Dimanche dernier avait lieu la grande manifestation pour le climat, ou plutôt 2.700 manifestations pour le climat organisées un peu partout dans le monde (c’est ce qui avait été annoncé), en marge de la réunion des Nations Unies prévue à New York le lendemain et rassemblant 193 pays autour de la problématique du réchauffement climatique.

New York fut évidemment le point d’orgue de cet engouement planétaire, avec 310.000 manifestants déambulant dans les rues de Manhattan, soit trois fois plus qu’attendu par les organisateurs. Dans les rangs des marcheurs, Leonardo DiCaprio, Ban Ki-moon, Al Gore ou encore Sting jouaient les figures de proue. Mais ils étaient aussi 40.000 à Londres, 10.000 à Melbourne, et… 1.500 à Bruxelles. Un peu chiche, pour la capitale de l’Europe supposée abriter l’un des gouvernements les plus influents en ce qui concerne la question climatique.

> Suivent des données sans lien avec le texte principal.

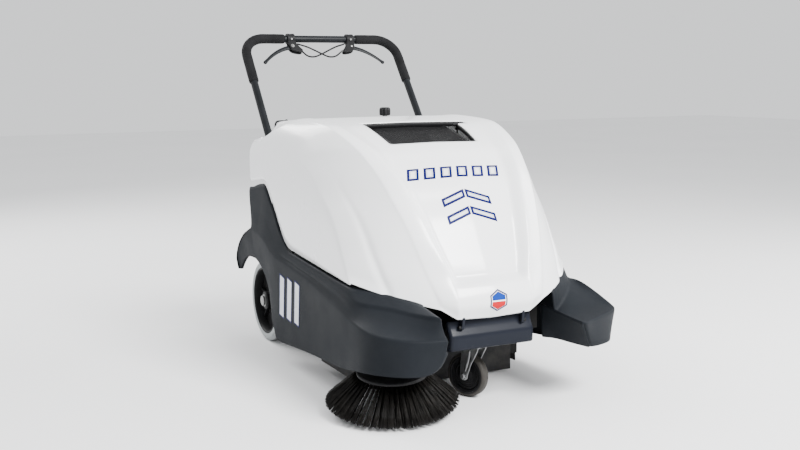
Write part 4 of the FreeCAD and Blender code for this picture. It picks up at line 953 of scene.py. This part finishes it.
def build_intake():
    """Woven wire mesh in a rounded rim under the hood's opening."""
    points, faces = [], []
    for i in range(LONG_WIRES):
        x = GRILLE_RIGHT + i * LONG_PITCH
        weave = WEAVE if i % 2 else -WEAVE
        for y in np.linspace(GRILLE_FRONT, GRILLE_REAR - LONG_STEP, LONG_STEPS):
            wire(points, faces, grille_point(x, y, weave), grille_point(x, y + LONG_STEP, weave))
    for i in range(CROSS_WIRES):
        y = GRILLE_FRONT + 1 + i * CROSS_PITCH
        wire(points, faces, grille_point(GRILLE_RIGHT, y), grille_point(GRILLE_LEFT, y))
    piece("intake_mesh", points, faces, "plastic_black", "hood", replaces=["intake_grille"], sharp=20)
    right, left = GRILLE_RIGHT - RIM_MARGIN, GRILLE_LEFT + RIM_MARGIN
    corners = [(right, GRILLE_FRONT), (left, GRILLE_FRONT), (left, GRILLE_REAR), (right, GRILLE_REAR)]
    line = []
    for (x, y), (next_x, next_y) in zip(corners, corners[1:] + corners[:1]):
        line += [grille_point(x + (next_x - x) * share, y + (next_y - y) * share)
                 for share in (0.03, 0.25, 0.5, 0.75, 0.97)]
    swept("intake_rim", closed(line), RIM_R, "plastic_black", "hood", 10, caps=False)


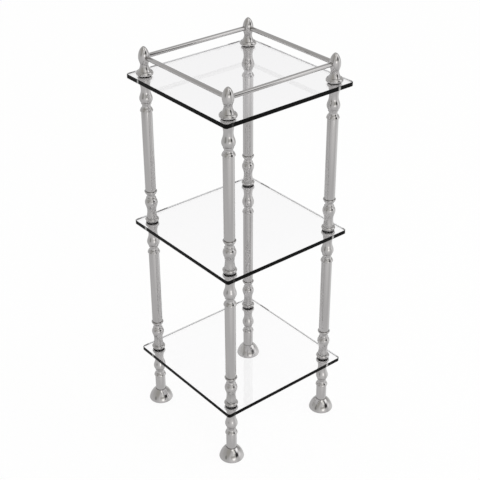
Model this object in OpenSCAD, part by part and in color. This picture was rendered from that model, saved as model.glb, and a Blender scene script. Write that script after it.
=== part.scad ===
// Three-tier etagere: glass shelves clamped between turned spindles on four tubular posts.
// +Z is up, the floor is z = 0, the origin is the middle of the footprint and -Y is the front.

/* [Shelves] */
// Side of each square glass shelf
shelf_w = 355.6; // [300:0.1:600]
// Thickness of the glass
glass_t = 10; // [6:0.1:15]
// Corner radius of the glass
glass_corner_r = 6.4; // [2:0.1:15]
// Width of the ground arris round the glass
glass_arris = 0.6; // [0.2:0.1:1.5]
// Radius of the holes in the glass
glass_hole_r = 6; // [5:0.1:9]
// Clear height from the floor to the bottom shelf
floor_to_shelf = 151; // [140:0.5:300]
// Clear height between two shelves
bay_h = 360.7; // [220:0.1:500]

/* [Posts] */
// Distance from the edge of the glass to the centre of a post
post_inset = 30.2; // [24:0.1:60]
// Radius of the tubes
tube_r = 12.7; // [11.5:0.1:13.5]
// Wall of the tubes
tube_wall = 1.5; // [1:0.1:2.5]

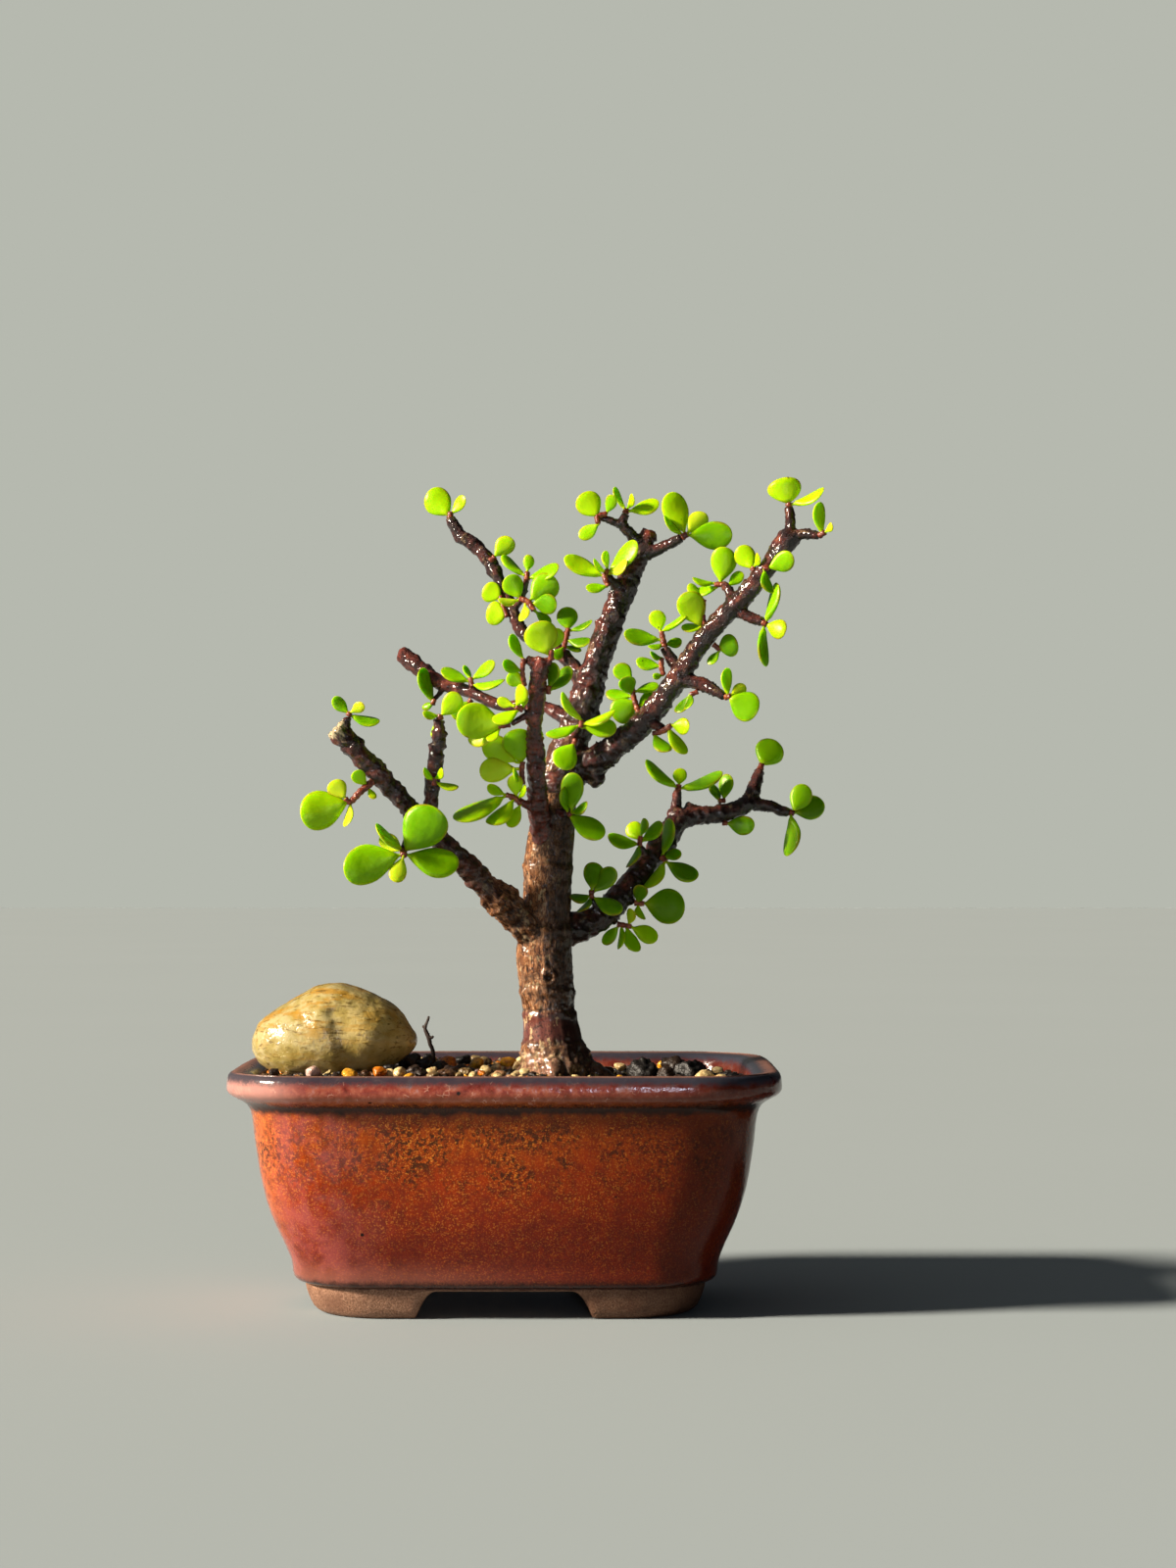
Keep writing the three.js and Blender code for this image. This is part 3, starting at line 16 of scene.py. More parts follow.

Ce manque de ferveur n’est pas imputable seulement au crachin bien belge qui mouillait notre capitale ce matin-là, pas plus qu’il ne peut l’être à une inconscience de nos concitoyens face aux dangers du réchauffement climatique ; il traduit plutôt un perte de confiance dans la capacité des gouvernements, belge et européen, à agir pour limiter le recours aux énergies fossiles et réduire ainsi les émissions de CO2. Il faut dire que jusqu’ici les tentatives politiques pour forcer le renouvelable n’ont pas été très fructueuses, le cadre réglementaire n’ayant cessé d’être modifié, pour l’éolien comme pour le photovoltaïque. Et il ne faut pas non plus compter sur les grands énergéticiens pour jouer cette carte-là : pas rentable et pas dans leur coeur de métier, le renouvelable est loin de leurs priorités. Exemple en Allemagne, où les trois plus grands groupes énergétiques ne possèdent que 0,003 % des 37 GW de capacité solaire installée, l’une des plus importantes au monde.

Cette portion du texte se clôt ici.